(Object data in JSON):
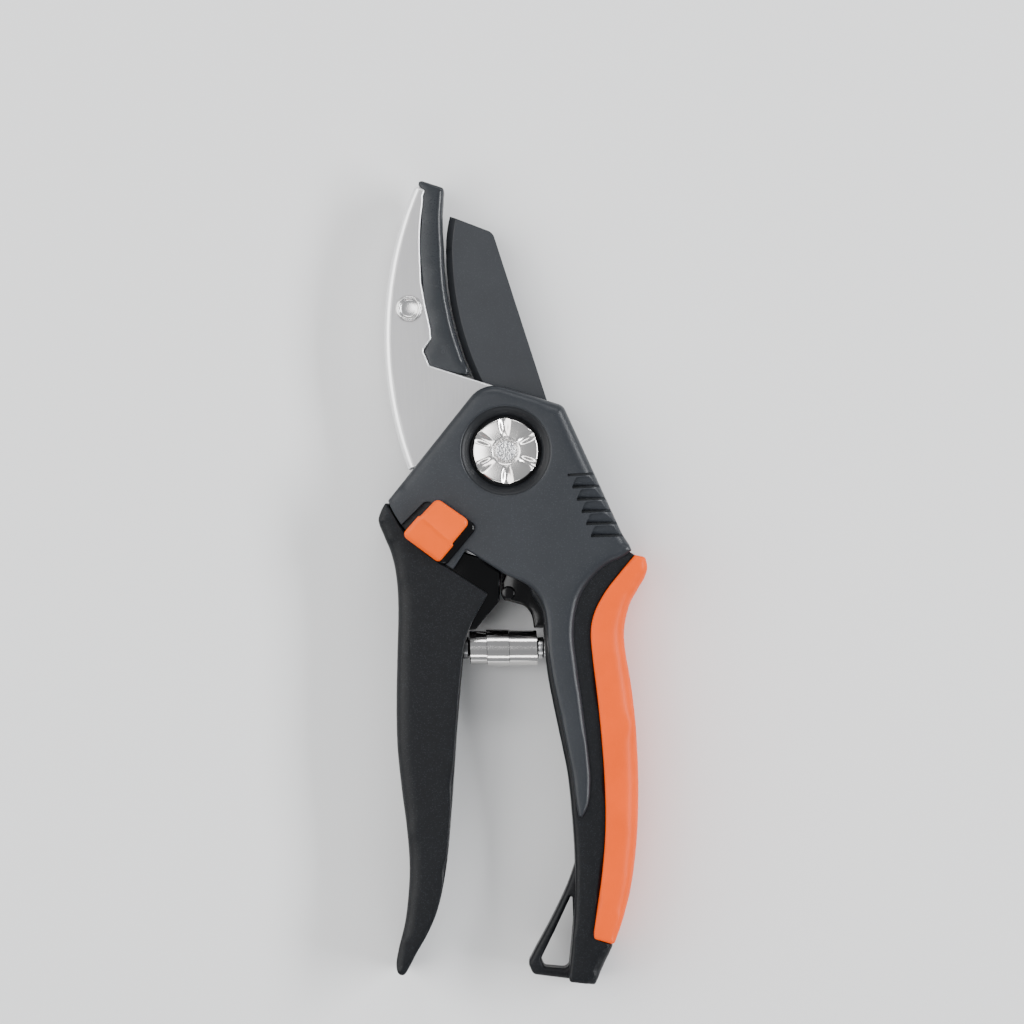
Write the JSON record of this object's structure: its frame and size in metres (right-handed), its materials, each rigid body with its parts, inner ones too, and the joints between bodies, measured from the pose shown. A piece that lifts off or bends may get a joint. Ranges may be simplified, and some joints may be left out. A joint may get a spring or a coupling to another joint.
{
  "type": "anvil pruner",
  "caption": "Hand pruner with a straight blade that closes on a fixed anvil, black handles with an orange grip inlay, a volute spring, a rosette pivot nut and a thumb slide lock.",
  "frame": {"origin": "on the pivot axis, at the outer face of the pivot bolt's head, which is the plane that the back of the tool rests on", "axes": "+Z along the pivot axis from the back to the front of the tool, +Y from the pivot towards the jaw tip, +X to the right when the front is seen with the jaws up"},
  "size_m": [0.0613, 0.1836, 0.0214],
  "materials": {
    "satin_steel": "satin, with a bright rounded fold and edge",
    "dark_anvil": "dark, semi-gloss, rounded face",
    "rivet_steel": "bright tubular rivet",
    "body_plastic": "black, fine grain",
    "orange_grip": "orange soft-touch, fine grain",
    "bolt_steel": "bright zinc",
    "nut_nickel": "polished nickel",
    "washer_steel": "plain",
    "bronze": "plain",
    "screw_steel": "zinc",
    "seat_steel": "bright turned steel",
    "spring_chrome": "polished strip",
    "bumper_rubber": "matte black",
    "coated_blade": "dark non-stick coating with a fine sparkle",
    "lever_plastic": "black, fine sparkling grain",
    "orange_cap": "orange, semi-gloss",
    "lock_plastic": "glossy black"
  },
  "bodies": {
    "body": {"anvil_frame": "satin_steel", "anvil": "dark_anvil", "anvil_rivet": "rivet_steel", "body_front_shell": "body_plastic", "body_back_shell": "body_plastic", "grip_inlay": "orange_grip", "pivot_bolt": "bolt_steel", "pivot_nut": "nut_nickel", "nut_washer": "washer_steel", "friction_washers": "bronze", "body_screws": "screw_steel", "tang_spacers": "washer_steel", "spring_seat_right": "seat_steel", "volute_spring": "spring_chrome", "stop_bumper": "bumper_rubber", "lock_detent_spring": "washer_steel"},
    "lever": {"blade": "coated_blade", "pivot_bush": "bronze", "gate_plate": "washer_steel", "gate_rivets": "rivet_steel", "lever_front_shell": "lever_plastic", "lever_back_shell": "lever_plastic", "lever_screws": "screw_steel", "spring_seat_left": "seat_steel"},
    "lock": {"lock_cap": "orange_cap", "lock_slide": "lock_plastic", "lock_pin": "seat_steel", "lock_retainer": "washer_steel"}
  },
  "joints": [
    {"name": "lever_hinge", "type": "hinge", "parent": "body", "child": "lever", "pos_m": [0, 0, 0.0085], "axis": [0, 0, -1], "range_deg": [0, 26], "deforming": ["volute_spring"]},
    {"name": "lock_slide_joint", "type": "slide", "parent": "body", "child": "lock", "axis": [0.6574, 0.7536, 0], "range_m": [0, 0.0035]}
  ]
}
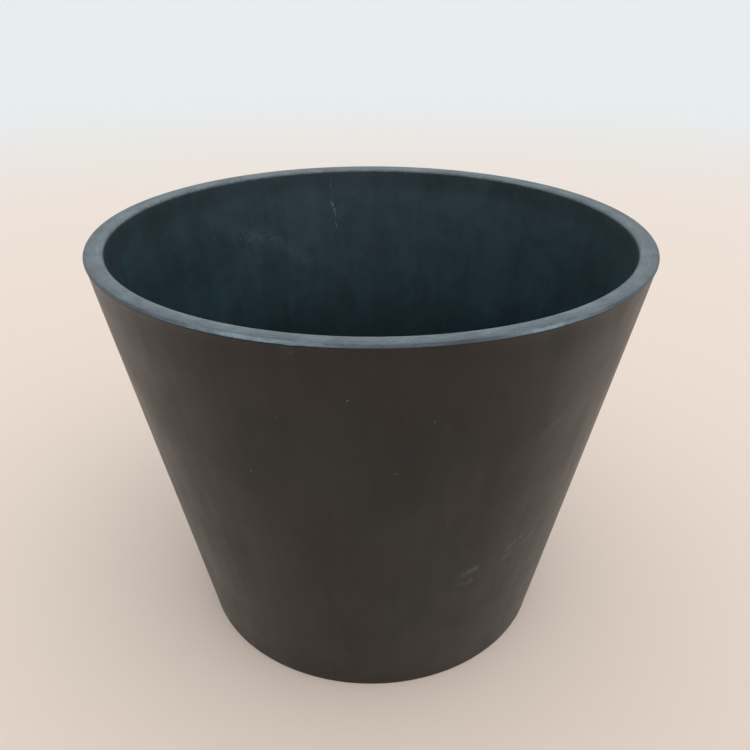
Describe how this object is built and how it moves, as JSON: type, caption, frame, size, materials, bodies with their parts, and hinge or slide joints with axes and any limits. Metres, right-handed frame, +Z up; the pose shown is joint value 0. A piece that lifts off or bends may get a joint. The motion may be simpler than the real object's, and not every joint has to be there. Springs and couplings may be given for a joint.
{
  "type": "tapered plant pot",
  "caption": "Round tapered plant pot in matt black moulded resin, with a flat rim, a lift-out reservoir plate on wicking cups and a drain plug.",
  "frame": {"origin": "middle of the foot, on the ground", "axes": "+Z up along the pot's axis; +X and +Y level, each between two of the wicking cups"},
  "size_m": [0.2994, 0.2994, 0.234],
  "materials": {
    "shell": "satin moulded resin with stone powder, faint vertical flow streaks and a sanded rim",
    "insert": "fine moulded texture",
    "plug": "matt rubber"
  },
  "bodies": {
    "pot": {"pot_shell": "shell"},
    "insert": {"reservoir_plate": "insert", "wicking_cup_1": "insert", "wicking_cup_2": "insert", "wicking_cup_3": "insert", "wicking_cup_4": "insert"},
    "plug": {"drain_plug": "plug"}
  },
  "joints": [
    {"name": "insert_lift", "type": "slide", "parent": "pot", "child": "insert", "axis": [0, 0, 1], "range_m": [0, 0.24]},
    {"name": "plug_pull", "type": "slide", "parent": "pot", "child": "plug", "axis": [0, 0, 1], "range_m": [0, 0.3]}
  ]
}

(What is asked): Copy out each record exactly as given, omitting none.

(Solution):
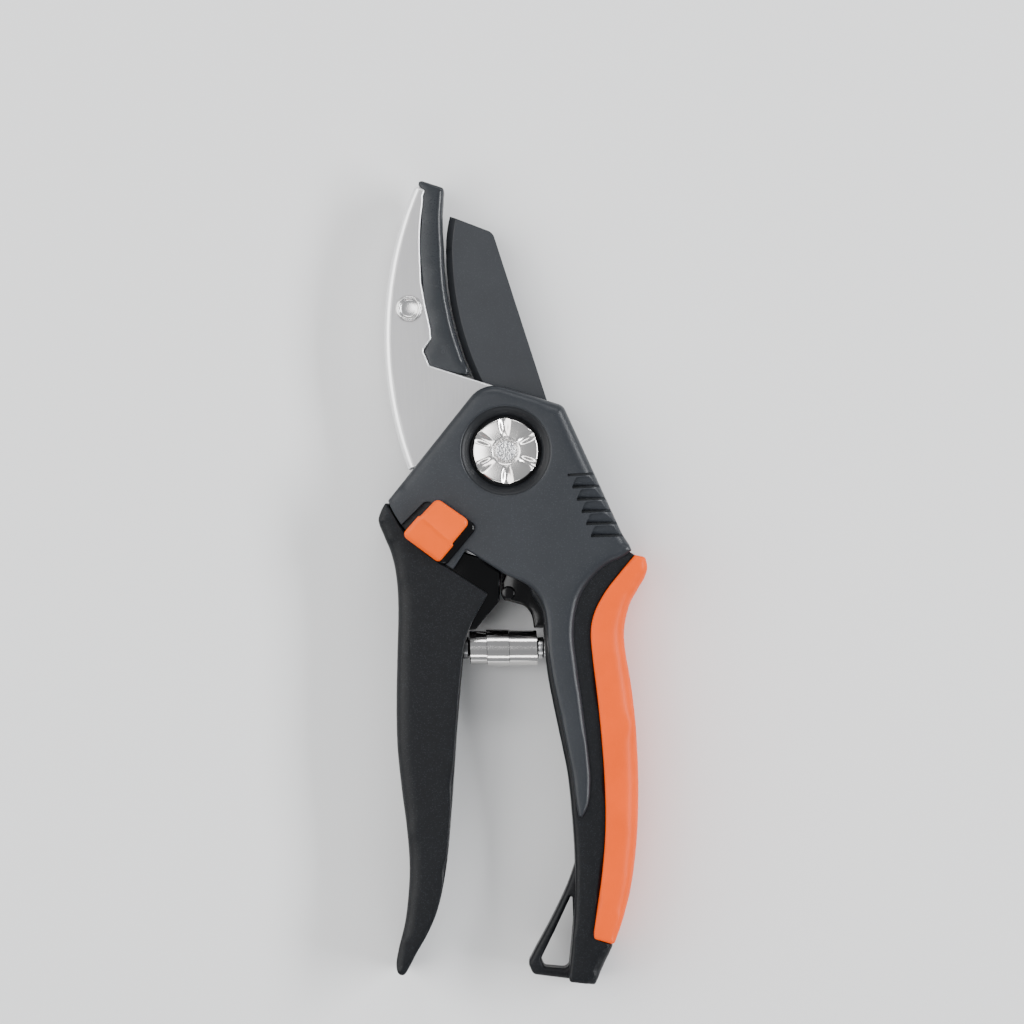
Write the JSON record of this object's structure: its frame and size in metres (right-handed), its materials, each rigid body with its parts, inner ones too, and the joints between bodies, measured from the pose shown. A piece that lifts off or bends may get a joint. Ranges may be simplified, and some joints may be left out. A joint may get a spring or a coupling to another joint.
{
  "type": "anvil pruner",
  "caption": "Hand pruner with a straight blade that closes on a fixed anvil, black handles with an orange grip inlay, a volute spring, a rosette pivot nut and a thumb slide lock.",
  "frame": {"origin": "on the pivot axis, at the outer face of the pivot bolt's head, which is the plane that the back of the tool rests on", "axes": "+Z along the pivot axis from the back to the front of the tool, +Y from the pivot towards the jaw tip, +X to the right when the front is seen with the jaws up"},
  "size_m": [0.0613, 0.1836, 0.0214],
  "materials": {
    "satin_steel": "satin, with a bright rounded fold and edge",
    "dark_anvil": "dark, semi-gloss, rounded face",
    "rivet_steel": "bright tubular rivet",
    "body_plastic": "black, fine grain",
    "orange_grip": "orange soft-touch, fine grain",
    "bolt_steel": "bright zinc",
    "nut_nickel": "polished nickel",
    "washer_steel": "plain",
    "bronze": "plain",
    "screw_steel": "zinc",
    "seat_steel": "bright turned steel",
    "spring_chrome": "polished strip",
    "bumper_rubber": "matte black",
    "coated_blade": "dark non-stick coating with a fine sparkle",
    "lever_plastic": "black, fine sparkling grain",
    "orange_cap": "orange, semi-gloss",
    "lock_plastic": "glossy black"
  },
  "bodies": {
    "body": {"anvil_frame": "satin_steel", "anvil": "dark_anvil", "anvil_rivet": "rivet_steel", "body_front_shell": "body_plastic", "body_back_shell": "body_plastic", "grip_inlay": "orange_grip", "pivot_bolt": "bolt_steel", "pivot_nut": "nut_nickel", "nut_washer": "washer_steel", "friction_washers": "bronze", "body_screws": "screw_steel", "tang_spacers": "washer_steel", "spring_seat_right": "seat_steel", "volute_spring": "spring_chrome", "stop_bumper": "bumper_rubber", "lock_detent_spring": "washer_steel"},
    "lever": {"blade": "coated_blade", "pivot_bush": "bronze", "gate_plate": "washer_steel", "gate_rivets": "rivet_steel", "lever_front_shell": "lever_plastic", "lever_back_shell": "lever_plastic", "lever_screws": "screw_steel", "spring_seat_left": "seat_steel"},
    "lock": {"lock_cap": "orange_cap", "lock_slide": "lock_plastic", "lock_pin": "seat_steel", "lock_retainer": "washer_steel"}
  },
  "joints": [
    {"name": "lever_hinge", "type": "hinge", "parent": "body", "child": "lever", "pos_m": [0, 0, 0.0085], "axis": [0, 0, -1], "range_deg": [0, 26], "deforming": ["volute_spring"]},
    {"name": "lock_slide_joint", "type": "slide", "parent": "body", "child": "lock", "axis": [0.6574, 0.7536, 0], "range_m": [0, 0.0035]}
  ]
}
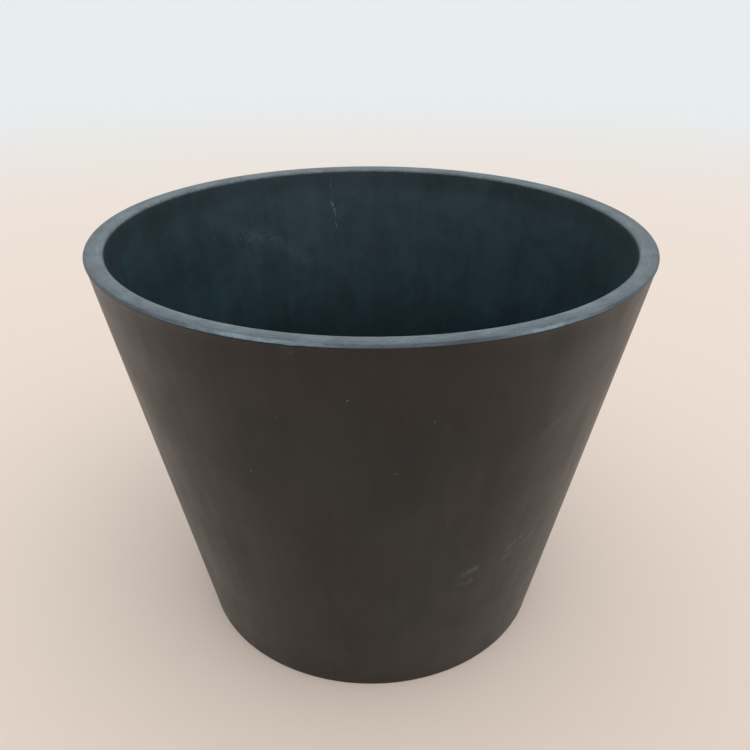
Describe how this object is built and how it moves, as JSON: type, caption, frame, size, materials, bodies with their parts, and hinge or slide joints with axes and any limits. Metres, right-handed frame, +Z up; the pose shown is joint value 0. A piece that lifts off or bends may get a joint. The motion may be simpler than the real object's, and not every joint has to be there. Springs and couplings may be given for a joint.
{
  "type": "tapered plant pot",
  "caption": "Round tapered plant pot in matt black moulded resin, with a flat rim, a lift-out reservoir plate on wicking cups and a drain plug.",
  "frame": {"origin": "middle of the foot, on the ground", "axes": "+Z up along the pot's axis; +X and +Y level, each between two of the wicking cups"},
  "size_m": [0.2994, 0.2994, 0.234],
  "materials": {
    "shell": "satin moulded resin with stone powder, faint vertical flow streaks and a sanded rim",
    "insert": "fine moulded texture",
    "plug": "matt rubber"
  },
  "bodies": {
    "pot": {"pot_shell": "shell"},
    "insert": {"reservoir_plate": "insert", "wicking_cup_1": "insert", "wicking_cup_2": "insert", "wicking_cup_3": "insert", "wicking_cup_4": "insert"},
    "plug": {"drain_plug": "plug"}
  },
  "joints": [
    {"name": "insert_lift", "type": "slide", "parent": "pot", "child": "insert", "axis": [0, 0, 1], "range_m": [0, 0.24]},
    {"name": "plug_pull", "type": "slide", "parent": "pot", "child": "plug", "axis": [0, 0, 1], "range_m": [0, 0.3]}
  ]
}